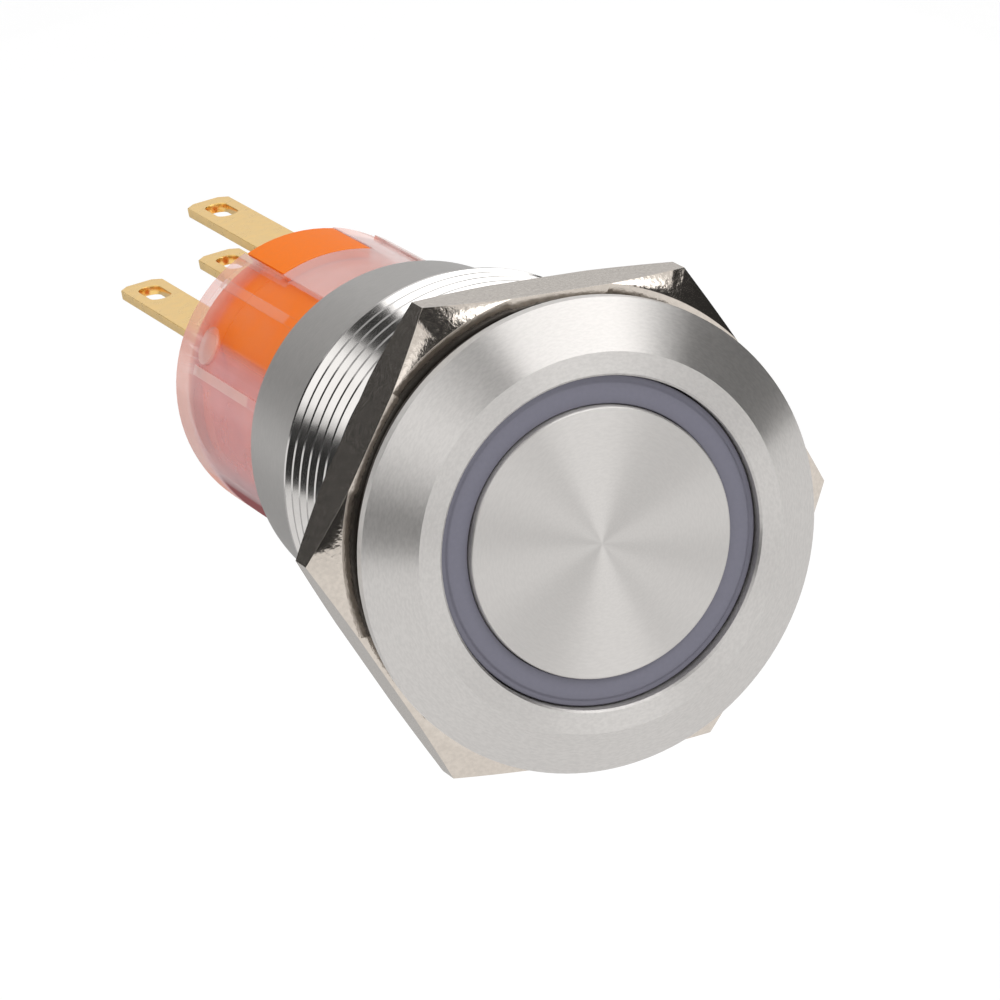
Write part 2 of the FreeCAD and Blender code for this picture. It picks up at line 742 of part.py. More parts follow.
def contact_blade():
    """Moving blade: a curl round the common tab's nose, two ears and a seat for the rivet."""
    body = new_body("contact_blade")
    inner = "(" + HALF_SHEET + " + 2*seat_gap)"
    outer = "(" + inner + " + curl_wall)"

    def draw_curl(sketch):
        add_circle(sketch, "0", "0", "2*" + outer)
        add_circle(sketch, "0", "0", "2*" + inner)

    sketch = new_sketch(body, "YZ_Plane")
    draw_curl(sketch)
    curl = body.newObject("PartDesign::Pad", "contact_blade_curl")
    curl.Profile = sketch
    curl.Midplane = True
    bind(curl, "Length", "blade_width")
    document.recompute()
    side_pad(body, box_corners("-contact_reach - contact_end", "-" + inner + " - curl_wall/2",
                               "-blade_thickness/2", "blade_thickness/2"), "blade_width")
    side_pad(body, box_corners("-ear_reach - ear_width/2", "-ear_reach + ear_width/2",
                               "-blade_thickness/2", "blade_thickness/2"), "chamber_width - 2*loose_gap")

    def mouth(sketch):
        half = "(" + HALF_SHEET + " + curl_wall)"
        add_outline(sketch, [("0", "-" + half), ("tab_width", "-" + half), ("tab_width", half), ("0", half)])

    sketch = new_sketch(body, "YZ_Plane")
    mouth(sketch)
    pocket = body.newObject("PartDesign::Pocket", "contact_blade_mouth")
    pocket.Profile = sketch
    pocket.Type = "ThroughAll"
    pocket.Midplane = True
    document.recompute()
    rivet = new_sketch(body, "XY_Plane")
    add_circle(rivet, "0", "-contact_reach", "contact_diameter/2")
    seat = body.newObject("PartDesign::Pocket", "contact_blade_seat")
    seat.Profile = rivet
    seat.Type = "ThroughAll"
    seat.Midplane = True
    document.recompute()
    tilt(body)


def moving_contact():
    """Silver rivet through the blade's end, with a face on each side."""
    body = new_body("moving_contact")
    head = "(blade_thickness/2 + contact_thickness)"
    sketch = new_sketch(body, "XY_Plane")
    add_circle(sketch, "0", "-contact_reach", "contact_diameter")
    pad = body.newObject("PartDesign::Pad", "moving_contact_heads")
    pad.Profile = sketch
    pad.Midplane = True
    bind(pad, "Length", "2*" + head)
    document.recompute()
    ring = new_sketch(body, "XY_Plane")
    add_circle(ring, "0", "-contact_reach", "2*contact_diameter")
    add_circle(ring, "0", "-contact_reach", "contact_diameter/2")
    waist = body.newObject("PartDesign::Pocket", "moving_contact_waist")
    waist.Profile = ring
    waist.Midplane = True
    bind(waist, "Length", "blade_thickness")
    document.recompute()
    tilt(body)


def slider():
    """Fork that the plunger pushes: two cheeks with cam slots, a face and a spring seat."""
    body = new_body("slider")
    half = "(chamber_width/2 - loose_gap)"

    def face(sketch):
        add_outline(sketch, box_corners("-" + half, half, SLIDER_BOTTOM, SLIDER_TOP))

    length = SLIDER_REAR + " - " + SLIDER_FRONT
    raised(body, face, SLIDER_FRONT, length)

    def throat(sketch):
        gap = "(" + half + " - cheek_thickness)"
        add_outline(sketch, box_corners("-" + gap, gap, OPEN_HEIGHT + " - tab_thickness",
                                        SLIDER_TOP + " + overcut"))

    cut(body, throat, SLIDER_FACE, length)

    def spring_space(sketch):
        gap = "(" + half + " - cheek_thickness)"
        add_outline(sketch, box_corners("-" + gap, gap, SLIDER_BOTTOM + " - overcut",
                                        SLIDER_TOP + " + overcut"))

    cut(body, spring_space, SPRING_SEAT, length)

    def socket(sketch):
        add_circle(sketch, "0", "0", "plunger_diameter + 2*seat_gap")

    cut(body, socket, "(" + SLIDER_FRONT + " - overcut)", "socket_depth + overcut + seat_gap")
    cam_slot(body)


def cam_slot(body):
    """Sloping slot through both cheeks, in which the blade's ears ride."""
    rest = "(" + PIVOT + " - ear_reach)"
    gap = "(blade_thickness/2 + loose_gap)"
    slope = "tan(2*blade_tilt*1deg)*ear_reach/stroke"
    middle = "(" + COMMON_HEIGHT + " + ear_reach*sin(blade_tilt*1deg))"
    front = "(" + rest + " - stroke - ear_width/2 - loose_gap)"
    rear = "(" + rest + " + ear_width/2 + loose_gap)"
    low = "%s - (%s - %s)*%s" % (middle, rest, front, slope)
    high = "%s + (%s - %s)*%s" % (middle, rear, rest, slope)
    sketch = new_sketch(body, "YZ_Plane")
    add_outline(sketch, [
        (front, low + " - " + gap), (rear, high + " - " + gap),
        (rear, high + " + " + gap), (front, low + " + " + gap),
    ])
    slot = body.newObject("PartDesign::Pocket", "slider_cam_slot")
    slot.Profile = sketch
    slot.Type = "ThroughAll"
    slot.Midplane = True
    document.recompute()


def build():
    housing()
    panel_gasket()
    clamp_nut()
    button_disc()
    light_ring()
    plunger()
    retaining_clip()
    coil("return_spring", SPRING_D, "return_spring_wire", "return_spring_turns",
         SKIRT_REAR, SHOULDER, "0")
    led_board()
    leds()
    lamp_resistor()
    contact_block()
    terminal_base()
    clear_cover()
    slider()
    coil("slider_spring", "slider_spring_diameter", "slider_spring_wire", "slider_spring_turns",
         SPRING_SEAT, BLOCK_REAR, SPRING_HEIGHT)
    terminal_common()
    bent_tab("terminal_normally_open", OPEN_HEIGHT, "(" + COMMON_HEIGHT + " - contact_height)",
             "(" + BLOCK_REAR + " - tab_thickness)")
    bent_tab("terminal_normally_closed", CLOSED_HEIGHT, "(" + COMMON_HEIGHT + " + contact_height)",
             "(" + BLOCK_REAR + " + " + HALF_SHEET + " + bend_length)")
    terminal_lamp("terminal_lamp_plus", "")
    terminal_lamp("terminal_lamp_minus", "-")
    fixed_contacts()
    contact_blade()
    moving_contact()


def write_pieces():
    document.recompute()
    for thing in document.Objects:
        if "Invalid" in thing.State or "Error" in thing.State:
            raise RuntimeError(thing.Label + " failed: " + ", ".join(thing.State))
    os.makedirs("parts", exist_ok=True)
    for piece in pieces:
        shape = piece.Shape
        if shape.isNull() or not shape.isValid():
            raise RuntimeError(piece.Label + " has no valid shape")
    for piece in pieces:
        piece.Shape.exportStep("parts/" + piece.Label + ".step")
        box = piece.Shape.BoundBox
        print("%-26s solids %d  volume %8.2f  x %.2f..%.2f  y %.2f..%.2f  z %.2f..%.2f" % (
            piece.Label, len(piece.Shape.Solids), piece.Shape.Volume,
            box.XMin, box.XMax, box.YMin, box.YMax, box.ZMin, box.ZMax))


build()
write_pieces()
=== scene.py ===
"""Ring-lit push button with a stainless head, threaded barrel, hexagon nut and clear rear cover."""
import math

import bmesh
import bpy
from bpy.props import FloatProperty, FloatVectorProperty, IntProperty, PointerProperty
from mathutils import Matrix, Vector


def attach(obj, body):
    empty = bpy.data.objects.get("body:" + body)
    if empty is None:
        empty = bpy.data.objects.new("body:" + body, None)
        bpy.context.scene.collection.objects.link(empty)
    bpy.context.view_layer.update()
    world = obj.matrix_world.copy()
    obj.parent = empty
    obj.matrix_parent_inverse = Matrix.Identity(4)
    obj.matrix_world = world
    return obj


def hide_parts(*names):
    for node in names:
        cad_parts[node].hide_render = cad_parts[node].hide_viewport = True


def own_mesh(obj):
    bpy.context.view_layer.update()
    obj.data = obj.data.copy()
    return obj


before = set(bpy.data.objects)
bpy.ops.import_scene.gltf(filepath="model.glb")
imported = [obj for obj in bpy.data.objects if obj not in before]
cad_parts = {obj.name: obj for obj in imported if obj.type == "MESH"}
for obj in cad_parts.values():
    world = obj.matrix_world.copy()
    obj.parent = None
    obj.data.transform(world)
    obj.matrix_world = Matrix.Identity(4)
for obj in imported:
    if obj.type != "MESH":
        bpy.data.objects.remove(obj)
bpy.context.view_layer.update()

bl_info = {
    "name": "Ring-lit push button",
    "version": (1, 0, 0),
    "blender": (4, 2, 0),
    "location": "3D View > Sidebar > Push Button",
    "description": "Models and finishes the pieces of a ring-lit push button over its CAD solids",
    "category": "Object",
}

MM = 0.001
# Places along the axis in millimetres: the head's underside is at 0, and the front is below it.
HEAD_FRONT = -2.1
GASKET_REAR = 1.1


def linear(code):
    """Linear colour of an sRGB hex value."""
    channels = [int(code[i:i + 2], 16) / 255 for i in (1, 3, 5)]
    return tuple(c / 12.92 if c <= 0.04045 else ((c + 0.055) / 1.055) ** 2.4 for c in channels)


def mm(name, size, note):
    """A length in millimetres that a user may change."""
    return FloatProperty(name=name, default=size, min=0, description=note, unit="NONE")


def colour(name, code, note):
    """A colour that a user may change, given as an sRGB hex value."""
    return FloatVectorProperty(name=name, default=linear(code), size=3, min=0, max=1, subtype="COLOR",
                               description=note)


class BarrelSizes(bpy.types.PropertyGroup):
    head_radius: mm("Head radius", 11.0, "Outer radius of the bevelled head")
    bevel_radius: mm("Bevel inner radius", 8.8, "Radius where the flat front land ends and the bevel starts")
    bevel_depth: mm("Bevel depth", 1.44, "How far the bevel falls back")
    thread_radius: mm("Thread crest radius", 9.45, "Radius over the crests of the thread")
    thread_depth: mm("Thread depth", 0.5, "Depth of the thread below its crests")
    thread_pitch: mm("Thread pitch", 1.0, "Distance from crest to crest")
    thread_end: mm("Thread end", 14.7, "Where the thread has run out, from the underside of the head")
    tail_radius: mm("Tail radius", 8.35, "Radius of the tail at its rear rim")
    tail_end: mm("Tail end", 21.2, "Rear rim of the housing, from the underside of the head")
    steps: IntProperty(name="Steps per turn", default=144, min=24, max=360,
                       description="Faces round the barrel")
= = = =
• [Problem details]: Find the string "empty" in the listing and return every line that holds it.

• [The output]:
    empty = bpy.data.objects.get("body:" + body)
    if empty is None:
        empty = bpy.data.objects.new("body:" + body, None)
        bpy.context.scene.collection.objects.link(empty)
    obj.parent = empty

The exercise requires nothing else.